Exactly the lines from the one containing "return parts" through the one containing "before = set(bpy.data.objects)" must be returned; include both ends and nothing else.

[start Records shown]

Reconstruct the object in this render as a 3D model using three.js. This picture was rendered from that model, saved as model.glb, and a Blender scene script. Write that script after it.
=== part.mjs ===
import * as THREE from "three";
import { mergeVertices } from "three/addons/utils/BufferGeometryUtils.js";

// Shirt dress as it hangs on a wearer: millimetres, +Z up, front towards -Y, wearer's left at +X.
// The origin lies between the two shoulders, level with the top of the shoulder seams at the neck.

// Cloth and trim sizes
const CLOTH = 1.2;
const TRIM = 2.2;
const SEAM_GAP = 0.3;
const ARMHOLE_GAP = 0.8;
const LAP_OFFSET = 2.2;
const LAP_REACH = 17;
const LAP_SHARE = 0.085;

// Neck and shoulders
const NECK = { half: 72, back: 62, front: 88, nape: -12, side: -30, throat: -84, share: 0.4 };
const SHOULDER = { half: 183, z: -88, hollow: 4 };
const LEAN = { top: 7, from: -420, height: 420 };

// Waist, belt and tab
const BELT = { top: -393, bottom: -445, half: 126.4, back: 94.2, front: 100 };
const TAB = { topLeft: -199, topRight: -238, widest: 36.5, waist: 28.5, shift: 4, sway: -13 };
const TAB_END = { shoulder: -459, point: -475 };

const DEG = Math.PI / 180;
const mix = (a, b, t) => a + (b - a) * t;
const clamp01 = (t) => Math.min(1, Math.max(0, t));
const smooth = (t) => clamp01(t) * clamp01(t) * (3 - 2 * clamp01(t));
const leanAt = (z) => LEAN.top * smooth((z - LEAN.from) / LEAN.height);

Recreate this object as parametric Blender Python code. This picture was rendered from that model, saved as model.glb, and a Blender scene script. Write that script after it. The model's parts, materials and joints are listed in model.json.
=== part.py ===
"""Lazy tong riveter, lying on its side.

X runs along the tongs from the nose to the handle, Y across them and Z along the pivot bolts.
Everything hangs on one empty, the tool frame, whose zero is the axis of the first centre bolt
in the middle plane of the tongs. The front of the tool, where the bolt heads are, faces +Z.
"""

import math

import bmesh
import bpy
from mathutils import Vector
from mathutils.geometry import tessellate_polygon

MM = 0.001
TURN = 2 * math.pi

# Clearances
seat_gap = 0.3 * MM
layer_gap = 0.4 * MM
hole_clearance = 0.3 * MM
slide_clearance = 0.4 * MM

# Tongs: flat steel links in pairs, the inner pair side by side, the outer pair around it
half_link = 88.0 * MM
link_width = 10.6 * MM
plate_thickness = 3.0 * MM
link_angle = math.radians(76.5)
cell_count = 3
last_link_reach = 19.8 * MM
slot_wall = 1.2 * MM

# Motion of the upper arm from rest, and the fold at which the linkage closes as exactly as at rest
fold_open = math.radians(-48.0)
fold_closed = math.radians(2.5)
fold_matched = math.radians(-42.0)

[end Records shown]
[start Records shown]

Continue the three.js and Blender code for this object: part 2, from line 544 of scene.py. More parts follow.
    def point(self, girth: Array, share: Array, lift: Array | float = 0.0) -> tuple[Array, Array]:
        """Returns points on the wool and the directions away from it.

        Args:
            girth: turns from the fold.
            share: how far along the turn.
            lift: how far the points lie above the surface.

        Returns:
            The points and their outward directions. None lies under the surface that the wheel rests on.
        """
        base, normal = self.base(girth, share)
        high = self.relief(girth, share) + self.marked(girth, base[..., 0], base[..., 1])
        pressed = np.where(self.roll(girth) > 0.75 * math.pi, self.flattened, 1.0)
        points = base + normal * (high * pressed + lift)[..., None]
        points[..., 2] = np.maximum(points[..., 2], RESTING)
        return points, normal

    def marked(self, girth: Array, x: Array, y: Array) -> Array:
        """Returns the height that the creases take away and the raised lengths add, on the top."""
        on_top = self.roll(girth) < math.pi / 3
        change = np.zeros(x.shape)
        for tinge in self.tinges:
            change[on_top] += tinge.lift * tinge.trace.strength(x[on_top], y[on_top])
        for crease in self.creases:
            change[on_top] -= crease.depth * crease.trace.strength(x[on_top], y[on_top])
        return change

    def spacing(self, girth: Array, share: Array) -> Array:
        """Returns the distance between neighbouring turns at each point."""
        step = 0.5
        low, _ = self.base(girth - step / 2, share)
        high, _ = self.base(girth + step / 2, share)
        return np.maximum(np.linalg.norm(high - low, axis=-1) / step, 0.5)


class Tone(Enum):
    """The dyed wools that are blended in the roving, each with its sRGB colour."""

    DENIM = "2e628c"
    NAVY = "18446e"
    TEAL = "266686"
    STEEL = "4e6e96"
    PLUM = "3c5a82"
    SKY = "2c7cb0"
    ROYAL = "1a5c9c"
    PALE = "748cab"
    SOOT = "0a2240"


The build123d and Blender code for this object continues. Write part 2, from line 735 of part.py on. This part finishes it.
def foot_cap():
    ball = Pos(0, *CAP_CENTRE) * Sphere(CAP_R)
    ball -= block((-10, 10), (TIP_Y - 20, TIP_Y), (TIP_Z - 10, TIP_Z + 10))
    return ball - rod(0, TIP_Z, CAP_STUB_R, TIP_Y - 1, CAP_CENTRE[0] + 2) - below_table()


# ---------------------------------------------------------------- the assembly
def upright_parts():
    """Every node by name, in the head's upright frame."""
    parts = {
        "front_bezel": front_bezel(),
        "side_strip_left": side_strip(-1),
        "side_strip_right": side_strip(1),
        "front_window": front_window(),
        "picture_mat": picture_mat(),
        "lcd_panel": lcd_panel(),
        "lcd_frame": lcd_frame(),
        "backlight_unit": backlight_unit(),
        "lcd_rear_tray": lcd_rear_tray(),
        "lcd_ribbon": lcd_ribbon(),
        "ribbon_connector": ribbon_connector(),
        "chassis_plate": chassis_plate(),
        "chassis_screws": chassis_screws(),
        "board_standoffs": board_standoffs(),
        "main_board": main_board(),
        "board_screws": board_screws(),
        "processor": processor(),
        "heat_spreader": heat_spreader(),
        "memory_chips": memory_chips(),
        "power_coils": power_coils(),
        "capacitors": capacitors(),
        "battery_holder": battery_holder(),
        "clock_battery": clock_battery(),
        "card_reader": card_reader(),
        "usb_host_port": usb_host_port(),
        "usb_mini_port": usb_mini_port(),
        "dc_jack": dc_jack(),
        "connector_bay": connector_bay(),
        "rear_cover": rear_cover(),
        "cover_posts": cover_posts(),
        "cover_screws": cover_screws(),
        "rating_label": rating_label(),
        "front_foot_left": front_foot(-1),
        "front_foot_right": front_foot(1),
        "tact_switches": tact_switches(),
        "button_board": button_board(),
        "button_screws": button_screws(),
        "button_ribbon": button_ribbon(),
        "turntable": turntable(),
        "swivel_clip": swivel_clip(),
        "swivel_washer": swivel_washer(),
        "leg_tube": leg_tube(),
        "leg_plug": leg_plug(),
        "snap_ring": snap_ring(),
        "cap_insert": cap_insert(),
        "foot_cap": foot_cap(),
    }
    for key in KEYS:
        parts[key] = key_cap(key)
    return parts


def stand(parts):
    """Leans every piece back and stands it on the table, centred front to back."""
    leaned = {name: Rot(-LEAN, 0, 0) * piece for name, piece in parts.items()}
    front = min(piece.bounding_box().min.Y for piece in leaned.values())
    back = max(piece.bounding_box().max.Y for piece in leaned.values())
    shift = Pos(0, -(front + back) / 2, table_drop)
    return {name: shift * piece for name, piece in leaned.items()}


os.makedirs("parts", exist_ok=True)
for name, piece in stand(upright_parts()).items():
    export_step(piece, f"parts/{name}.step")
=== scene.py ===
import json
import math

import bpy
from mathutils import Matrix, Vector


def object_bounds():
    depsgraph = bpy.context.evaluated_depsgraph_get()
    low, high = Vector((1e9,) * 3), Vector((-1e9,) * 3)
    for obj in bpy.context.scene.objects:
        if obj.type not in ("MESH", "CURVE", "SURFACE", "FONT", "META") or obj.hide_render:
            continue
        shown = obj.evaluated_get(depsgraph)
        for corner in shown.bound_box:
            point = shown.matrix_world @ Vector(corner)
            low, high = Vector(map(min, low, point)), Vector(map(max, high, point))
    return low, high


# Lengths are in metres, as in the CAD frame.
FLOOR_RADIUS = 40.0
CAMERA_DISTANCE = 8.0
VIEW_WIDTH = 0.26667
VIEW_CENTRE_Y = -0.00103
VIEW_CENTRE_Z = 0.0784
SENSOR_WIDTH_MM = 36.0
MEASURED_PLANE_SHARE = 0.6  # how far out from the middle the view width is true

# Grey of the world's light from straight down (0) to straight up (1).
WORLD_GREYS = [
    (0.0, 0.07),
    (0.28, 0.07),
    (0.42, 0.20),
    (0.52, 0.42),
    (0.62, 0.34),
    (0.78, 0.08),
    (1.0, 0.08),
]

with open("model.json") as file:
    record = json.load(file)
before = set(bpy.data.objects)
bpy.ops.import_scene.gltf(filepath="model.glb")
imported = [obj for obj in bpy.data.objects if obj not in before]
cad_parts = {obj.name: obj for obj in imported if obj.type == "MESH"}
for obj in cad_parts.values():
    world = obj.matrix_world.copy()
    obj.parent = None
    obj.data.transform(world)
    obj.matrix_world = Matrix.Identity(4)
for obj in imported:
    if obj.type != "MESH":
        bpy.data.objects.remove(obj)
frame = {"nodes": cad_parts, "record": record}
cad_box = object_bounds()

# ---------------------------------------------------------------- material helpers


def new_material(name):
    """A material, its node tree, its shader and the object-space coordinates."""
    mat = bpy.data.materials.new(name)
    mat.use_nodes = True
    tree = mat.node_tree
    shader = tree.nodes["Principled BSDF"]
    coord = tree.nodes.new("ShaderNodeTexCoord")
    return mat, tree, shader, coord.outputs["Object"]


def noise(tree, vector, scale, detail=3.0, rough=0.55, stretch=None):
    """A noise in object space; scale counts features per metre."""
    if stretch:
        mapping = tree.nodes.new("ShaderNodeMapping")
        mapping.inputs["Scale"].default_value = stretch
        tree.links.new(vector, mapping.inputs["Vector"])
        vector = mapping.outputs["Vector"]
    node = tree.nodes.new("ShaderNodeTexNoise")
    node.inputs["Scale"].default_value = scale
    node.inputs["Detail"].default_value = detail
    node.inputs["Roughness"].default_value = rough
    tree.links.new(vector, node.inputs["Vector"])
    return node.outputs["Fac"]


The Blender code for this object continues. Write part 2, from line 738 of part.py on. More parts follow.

[end Records shown]

* Result for this exercise *
    return parts


def stand(parts):
    """Leans every piece back and stands it on the table, centred front to back."""
    leaned = {name: Rot(-LEAN, 0, 0) * piece for name, piece in parts.items()}
    front = min(piece.bounding_box().min.Y for piece in leaned.values())
    back = max(piece.bounding_box().max.Y for piece in leaned.values())
    shift = Pos(0, -(front + back) / 2, table_drop)
    return {name: shift * piece for name, piece in leaned.items()}


os.makedirs("parts", exist_ok=True)
for name, piece in stand(upright_parts()).items():
    export_step(piece, f"parts/{name}.step")
=== scene.py ===
import json
import math

import bpy
from mathutils import Matrix, Vector


def object_bounds():
    depsgraph = bpy.context.evaluated_depsgraph_get()
    low, high = Vector((1e9,) * 3), Vector((-1e9,) * 3)
    for obj in bpy.context.scene.objects:
        if obj.type not in ("MESH", "CURVE", "SURFACE", "FONT", "META") or obj.hide_render:
            continue
        shown = obj.evaluated_get(depsgraph)
        for corner in shown.bound_box:
            point = shown.matrix_world @ Vector(corner)
            low, high = Vector(map(min, low, point)), Vector(map(max, high, point))
    return low, high


# Lengths are in metres, as in the CAD frame.
FLOOR_RADIUS = 40.0
CAMERA_DISTANCE = 8.0
VIEW_WIDTH = 0.26667
VIEW_CENTRE_Y = -0.00103
VIEW_CENTRE_Z = 0.0784
SENSOR_WIDTH_MM = 36.0
MEASURED_PLANE_SHARE = 0.6  # how far out from the middle the view width is true

# Grey of the world's light from straight down (0) to straight up (1).
WORLD_GREYS = [
    (0.0, 0.07),
    (0.28, 0.07),
    (0.42, 0.20),
    (0.52, 0.42),
    (0.62, 0.34),
    (0.78, 0.08),
    (1.0, 0.08),
]

with open("model.json") as file:
    record = json.load(file)
before = set(bpy.data.objects)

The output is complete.